Bahrain's Ithmaar Holding mulls sale of non-core businesses as it swings to first half loss

Company says its accumulated losses at the end of first six months climbed to $795.6m, about 105% of its share capital

M5M0KT Skyline of Manama dominated by the World Trade Center Building. Bahrain
Powered by automated translation

Ithmaar Holding swung to a net loss for the first half of 2020 amid the pandemic, increasing its accumulated losses and prompting the Bahrain-listed financial services company to consider either a sale or restructuring of its non-core assets.

The company declared a net loss attributable to equity holders of the company for the six months to June 30 of $1.29 million (Dh4.64m), compared to a net profit of $8.37m in the same period last year, the company said in a statement on Sunday to the Bahrain Bourse, where its shares trade.
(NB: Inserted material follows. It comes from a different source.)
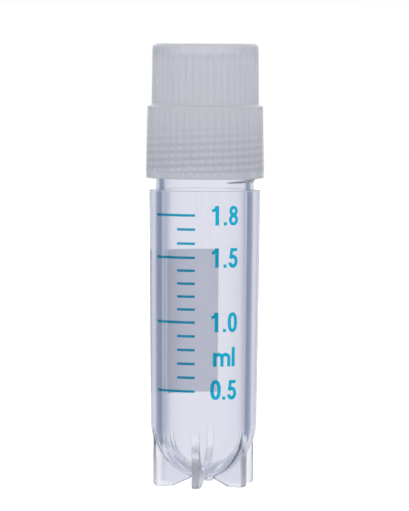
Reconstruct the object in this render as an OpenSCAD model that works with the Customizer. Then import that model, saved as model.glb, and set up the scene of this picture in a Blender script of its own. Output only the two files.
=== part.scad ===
// Two-millilitre cryogenic vial: a star-footed tube, a ribbed screw cap and the washer that seals it.
// Millimetres. Z = 0 is the plane that the feet stand on and Z runs up the tube's axis.
// Angles are counted from -Y, where one fin of the foot points, and grow towards +X.

/* [Tube] */
// Outer diameter of the tube just under its shoulder
body_d = 12.5; // [10:0.1:16]
// How much narrower the tube is where its round bottom starts
body_draft = 0.6; // [0:0.1:1]
// Wall thickness at the lower end of the tube
wall = 1.4; // [0.8:0.1:2]
// Height of the shoulder above the feet
shoulder_z = 33.1; // [26:0.1:60]
// Height above the feet at which the round bottom starts
dome_z = 7.3; // [6:0.1:9]
// Gap between the round bottom and the surface that the vial stands on
dome_lift = 0.75; // [0.5:0.05:1.5]
// Thickness of the round bottom at its centre
floor_t = 1.1; // [0.6:0.05:1.5]
// Diameter of the gate mark under the round bottom
gate_d = 0.8; // [0.5:0.1:1.5]
// Height of the gate mark
gate_h = 0.25; // [0.1:0.05:0.4]

/* [Neck] */
// Height of the neck from the shoulder to the rim
neck_h = 8.1; // [6:0.1:12]
// Step from the tube's wall in to the neck's wall
shoulder_step = 0.73; // [0.5:0.01:1.2]
// Wall thickness of the neck at the rim
neck_wall = 0.85; // [0.6:0.05:1.2]
// Rounding of the shoulder's edge and of the rim
edge_r = 0.18; // [0.05:0.01:0.3]

/* [Thread] */
// Rise of the thread in one turn
pitch = 1.6; // [1.2:0.1:2]
// Height of a thread ridge above its wall
ridge_h = 0.36; // [0.25:0.01:0.45]
// Width of a ridge at its foot
ridge_foot = 0.9; // [0.6:0.05:1]
// Width of a ridge at its crest
ridge_crest = 0.4; // [0.2:0.05:0.5]
// Clearance between a ridge's crest and the wall that it faces
thread_gap = 0.13; // [0.08:0.01:0.25]
// Height of the neck's thread start above the shoulder
thread_rise = 0.95; // [0.5:0.01:1.2]
// Angle at which the neck's thread starts
thread_start = 26; // [0:1:359]
// Angle over which a ridge grows from nothing to its full height
ridge_fade = 40; // [20:5:60]

/* [Star foot] */
// Number of fins
fin_count = 6; // [4:1:8]
// Thickness of a fin where it leaves the round bottom
fin_top_t = 0.9; // [0.8:0.05:1.5]
// Thickness of a fin at its foot
fin_low_t = 0.8; // [0.6:0.05:1.3]
// Distance from the tube's wall in to the fins' outer edges
fin_inset = 0.06; // [0:0.01:0.3]
// Length of the flat foot on each fin, its outer corner included
foot_l = 2.15; // [1.5:0.05:3]
// Distance from the axis at which a fin's sloping lower edge meets the round bottom
fin_root_r = 1.7; // [1:0.1:2.5]
// Rounding of a fin's outer lower corner
fin_corner_r = 0.45; // [0.2:0.05:0.8]

/* [Cap] */
// Height of the narrower upper tier
crown_h = 6.9; // [3:0.1:10]
// Gap between the skirt and the tube's shoulder when the cap is tight
skirt_gap = 1.3; // [0.4:0.1:2]
// Wall thickness of the skirt at its open end
skirt_wall = 0.59; // [0.5:0.01:1.2]
// How much narrower the skirt is at its upper end
skirt_draft = 0.27; // [0:0.01:0.3]
// Height of the ledge between the two tiers above the washer's seat
seat_cover = 0.4; // [0.2:0.1:1]
// Width of the ledge between the two tiers
ledge_w = 0.46; // [0.2:0.02:1]
// How much narrower the upper tier is at its top
crown_draft = 0.14; // [0:0.02:0.4]
// Thickness of the closed top
top_t = 1.2; // [0.8:0.1:2]
// Rounding of the top's edge
top_edge_r = 0.5; // [0.2:0.05:0.8]
// Number of grip ribs round the cap
rib_count = 45; // [24:1:60]
// Height of a grip rib above the groove beside it
rib_depth = 0.1; // [0.05:0.01:0.15]
// Width of a rib's crest, as a share of the distance from rib to rib
rib_crest = 0.5; // [0.3:0.05:0.6]
// Width of a rib's foot, as a share of the distance from rib to rib
rib_foot = 0.8; // [0.65:0.05:0.95]
// Plain band under the ribs at the skirt's open end
rim_band = 0.65; // [0.4:0.05:1]
// Plain band on each side of the ledge
ledge_band = 0.4; // [0.2:0.05:0.8]
// Plain band between the ribs and the rounding of the top's edge
top_band = 0.1; // [0.05:0.05:0.5]
// How far the tight cap is turned from the angle at which a rib points along -Y
cap_angle = -1; // [-4:0.5:4]

/* [Washer] */
// Thickness of the sealing washer
washer_t = 0.9; // [0.5:0.05:1.5]
// Clearance round the washer in the cap
washer_gap = 0.1; // [0.05:0.01:0.2]

/* [Hidden] */

$fn = 96;
arc_steps = 24;           // straight steps in a quarter of an outline's curve
corner_steps = 6;         // straight steps in a rounded corner
thread_steps = 30;        // rings of a thread ridge in one turn
bite = 0.14;              // how deep a thread ridge is sunk into the wall that carries it
rib_bed = 0.05;           // how far the wall behind the ribs is set back from the floor between them
eps = 0.01;               // overlap of cutting shapes

body_r = body_d / 2;
dome_r = (body_d - body_draft) / 2;
bore_low_r = dome_r - wall;
neck_r = body_r - shoulder_step;
bore_top_r = neck_r - neck_wall;
rim_z = shoulder_z + neck_h;
bore_floor_z = dome_lift + floor_t;

neck_thread_z = shoulder_z + thread_rise;
neck_thread_h = rim_z - ridge_foot - neck_thread_z;

skirt_z = shoulder_z + skirt_gap;
seat_z = rim_z + washer_t;
ledge_z = seat_z + seat_cover;
cap_top_z = ledge_z + crown_h;
skirt_bore_r = neck_r + ridge_h + thread_gap;
skirt_r = skirt_bore_r + skirt_wall;
skirt_top_r = skirt_r - skirt_draft / 2;
crown_r = skirt_top_r - ledge_w;
crown_top_r = crown_r - crown_draft / 2;
seat_r = skirt_bore_r - ridge_h;
cap_ridge_low = skirt_z + ridge_foot;
cap_ridge_turn = (cap_ridge_low - neck_thread_z) / pitch - 1 / 2;
cap_ridge_h = rim_z - ridge_foot - cap_ridge_low;

// Turns its children so that angle 0 lies along -Y
module facing(angle) {
    rotate([0, 0, angle - 90]) children();
}

// Points of a quarter ellipse about [0, z], from its lowest point on the axis out to its side
function bowl(r, z, depth) =
    [for (i = [0 : arc_steps]) let (a = 90 * i / arc_steps) [r * sin(a), z - depth * cos(a)]];

// Points of a rounded convex corner at [x, y], from angle a0 to a1 about the corner's centre
function corner(x, y, r, a0, a1) =
    [for (i = [0 : corner_steps]) let (a = a0 + (a1 - a0) * i / corner_steps) [x + r * cos(a), y + r * sin(a)]];

// Section of a thread ridge at height z on a wall of radius wall_r, facing inwards where side is -1
// and outwards where side is 1. grown runs from 0, where the ridge ends, to 1.
function ridge_section(wall_r, side, z, grown) =
    let (
        foot = ridge_foot / 4 * (1 + grown),
        crest = ridge_crest / 4 * (1 + grown),
        in_r = wall_r - side * bite,
        out_r = wall_r + side * max(ridge_h * grown, eps),
        section = [[in_r, z - foot], [out_r, z - crest], [out_r, z + crest], [in_r, z + foot]]
    )
    side > 0 ? section : reversed(section);

function reversed(list) = [for (i = [len(list) - 1 : -1 : 0]) list[i]];

// A helical ridge that starts at angle 0 and height z0 and climbs over height h
module ridge(wall_r, side, z0, h) {
    turns = h / pitch;
    count = ceil(turns * thread_steps);
    fade = ridge_fade / 360 / turns;
    points = [for (i = [0 : count])
        let (
            t = i / count,
            angle = 360 * turns * t,
            grown = min(1, t / fade, (1 - t) / fade)
        )
        for (p = ridge_section(wall_r, side, z0 + h * t, grown))
            [p[0] * cos(angle), p[0] * sin(angle), p[1]]];
    sides = [for (i = [0 : count - 1], k = [0 : 3])
        let (n = (k + 1) % 4)
        [4 * i + k, 4 * i + n, 4 * i + 4 + n, 4 * i + 4 + k]];
    ends = [[3, 2, 1, 0], [for (k = [0 : 3]) 4 * count + k]];
    polyhedron(points, concat(sides, ends));
}

module tube_outside() {
    rotate_extrude()
        polygon(concat(
            bowl(dome_r, dome_z, dome_z - dome_lift),
            corner(body_r - edge_r, shoulder_z - edge_r, edge_r, 0, 90),
            [[neck_r, shoulder_z]],
            corner(neck_r - edge_r, rim_z - edge_r, edge_r, 0, 90),
            [[0, rim_z]]
        ));
}

module tube_bore() {
    rotate_extrude()
        polygon(concat(
            bowl(bore_low_r, bore_floor_z + bore_low_r, bore_low_r),
            [[bore_top_r, rim_z + eps], [0, rim_z + eps]]
        ));
}

// One fin, standing out along +X
module fin() {
    out_r = dome_r - fin_inset;
    intersection() {
        rotate([90, 0, 0])
            linear_extrude(fin_top_t, center = true)
                polygon(concat(
                    [[0, dome_z], [0, dome_lift + floor_t / 2], [fin_root_r, dome_lift], [out_r - foot_l, 0]],
                    corner(out_r - fin_corner_r, fin_corner_r, fin_corner_r, -90, 0),
                    [[out_r, dome_z]]
                ));
        rotate([90, 0, 90])
            linear_extrude(body_d)
                polygon([
                    [-fin_low_t / 2, 0], [fin_low_t / 2, 0],
                    [fin_top_t / 2, dome_z], [-fin_top_t / 2, dome_z]
                ]);
    }
}

module vial() {
    color("lavender", 0.4)
        difference() {
            union() {
                tube_outside();
                translate([0, 0, dome_lift - gate_h])
                    cylinder(h = gate_h + floor_t / 2, d = gate_d);
                for (i = [0 : fin_count - 1])
                    facing(360 * i / fin_count) fin();
                facing(thread_start)
                    ridge(neck_r, 1, neck_thread_z, neck_thread_h);
            }
            tube_bore();
        }
}

// Outline of a ribbed wall whose ribs reach out to radius r
function ribbed_outline(r) =
    let (
        foot = rib_foot / 2,
        crest = rib_crest / 2,
        rib = [[-foot, rib_depth], [-crest, 0], [crest, 0], [foot, rib_depth]]
    )
    [for (i = [0 : rib_count - 1], p = rib)
        let (a = 360 * (i + p[0]) / rib_count)
        [(r - p[1]) * cos(a), (r - p[1]) * sin(a)]];

// The ribs of one tier, from z0 to z1 on a wall that leans from radius r0 in to r1
module ribs(z0, z1, r0, r1) {
    facing(cap_angle)
        translate([0, 0, z0])
            linear_extrude(z1 - z0, scale = (r1 - eps) / (r0 - eps))
                polygon(ribbed_outline(r0 - eps));
}

// Outline of one tier's wall, set back between its plain bands to leave room for the ribs
function tier_outline(z0, z1, r0, r1, low_band, high_band) =
    let (
        set_back = rib_depth + rib_bed,
        lean = (r1 - r0) / (z1 - z0),
        low_r = r0 + lean * low_band,
        high_r = r1 - lean * high_band
    )
    [
        [r0, z0], [low_r, z0 + low_band], [low_r - set_back, z0 + low_band],
        [high_r - set_back, z1 - high_band], [high_r, z1 - high_band], [r1, z1]
    ];

module cap_outside() {
    crown_wall_z = cap_top_z - top_edge_r;
    rotate_extrude()
        polygon(concat(
            [[0, skirt_z]],
            tier_outline(skirt_z, ledge_z, skirt_r, skirt_top_r, rim_band, ledge_band),
            tier_outline(ledge_z, crown_wall_z, crown_r, crown_top_r, ledge_band, top_band),
            corner(crown_top_r - top_edge_r, crown_wall_z, top_edge_r, 0, 90),
            [[0, cap_top_z]]
        ));
    ribs(skirt_z + rim_band - eps, ledge_z - ledge_band + eps, skirt_r, skirt_top_r);
    ribs(ledge_z + ledge_band - eps, crown_wall_z - top_band + eps, crown_r, crown_top_r);
}

module cap_inside() {
    translate([0, 0, skirt_z - eps])
        cylinder(h = rim_z - edge_r - skirt_z + eps, r = skirt_bore_r);
    translate([0, 0, skirt_z])
        cylinder(h = seat_z - skirt_z, r = seat_r);
    translate([0, 0, skirt_z])
        cylinder(h = cap_top_z - top_t - skirt_z, r = bore_top_r);
}

module cap() {
    color("gainsboro")
        union() {
            difference() {
                cap_outside();
                cap_inside();
            }
            facing(thread_start + 360 * cap_ridge_turn)
                ridge(skirt_bore_r, -1, cap_ridge_low, cap_ridge_h);
        }
}

module seal_washer() {
    color("white")
        difference() {
            translate([0, 0, rim_z]) cylinder(h = washer_t, r = seat_r - washer_gap);
            translate([0, 0, rim_z - eps]) cylinder(h = washer_t + 2 * eps, r = bore_top_r);
        }
}

vial();
cap();
seal_washer();
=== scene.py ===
"""Looks of a two-millilitre cryogenic vial: a clear star-footed tube, its printed scale and a ribbed cap.

Sizes are in millimetres and become metres when a mesh is finished. Angles round the tube are in degrees,
counted from -Y, where one fin of the foot points, and grow towards +X.
"""

import math

import bmesh
import bpy
from mathutils import Matrix, Quaternion, Vector


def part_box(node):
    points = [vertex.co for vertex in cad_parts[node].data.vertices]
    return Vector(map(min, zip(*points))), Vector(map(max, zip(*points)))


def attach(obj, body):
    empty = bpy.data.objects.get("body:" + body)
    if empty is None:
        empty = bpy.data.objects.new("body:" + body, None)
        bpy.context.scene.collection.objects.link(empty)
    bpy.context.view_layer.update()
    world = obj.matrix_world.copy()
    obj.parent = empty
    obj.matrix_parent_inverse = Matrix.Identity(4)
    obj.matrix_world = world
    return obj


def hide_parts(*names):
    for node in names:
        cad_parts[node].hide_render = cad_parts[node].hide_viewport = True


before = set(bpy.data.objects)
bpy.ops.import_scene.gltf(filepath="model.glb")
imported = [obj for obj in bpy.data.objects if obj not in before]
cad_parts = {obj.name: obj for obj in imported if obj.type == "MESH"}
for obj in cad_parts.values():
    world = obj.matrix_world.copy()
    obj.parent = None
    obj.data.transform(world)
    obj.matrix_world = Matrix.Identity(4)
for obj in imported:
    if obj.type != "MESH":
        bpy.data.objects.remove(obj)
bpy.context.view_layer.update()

MM = 0.001


def box_mm(node):
    """A CAD node's lowest and highest corner, in millimetres."""
    return [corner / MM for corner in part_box(node)]


vial_high = box_mm("vial")[1]
cap_low, cap_high = box_mm("cap")
washer_high = box_mm("seal_washer")[1]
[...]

Accumulated losses at the end of the first half climbed to $795.6m, about 105 per cent of the company’s share capital, compared to 98.5 per cent reported at the end of 2019.

Ithmaar's board is now “working on various initiatives to improve the capital, which will strengthen the company’s consolidated equity, including the possible sale or restructuring of non-core assets”, the company said in the filing.

“The company also remains committed to realising its long-term objectives of growing its core retail banking business, while facilitating the sale of underlying, non-core assets of its subsidiaries when suitable opportunities arise.”

Any potential sale would be subject to necessary regulatory approvals, it said without specifying which of its assets it plans to sell or restructure.

Ithmaar’s interests span financial services, real estate and insurance sectors and its assets include Ithmaar Bank and Bahrain Bank Kuwait (BBK) in Bahrain, Faysal Bank in Pakistan, developer Ithmaar Development, infrastructure specialist Naseej and Sharia-compliant insurer Solidarity Group, among others.

Ithmaar said its total owners’ equity at $8.80m at the end of the first half has dropped 90.8 per cent from the end of December 2019, mainly due to “the dramatic economic slowdown caused by the Covid-19 pandemic”.

Companies around the world have seen revenues and profitability come under pressure during the pandemic. Global banks, airlines, oil and gas companies and major corporations in retail, hospitality and tourism have all looked to minimise their cost base and considered divesting some non-core businesses to generate much needed cash to stabilise their capital base during the crisis.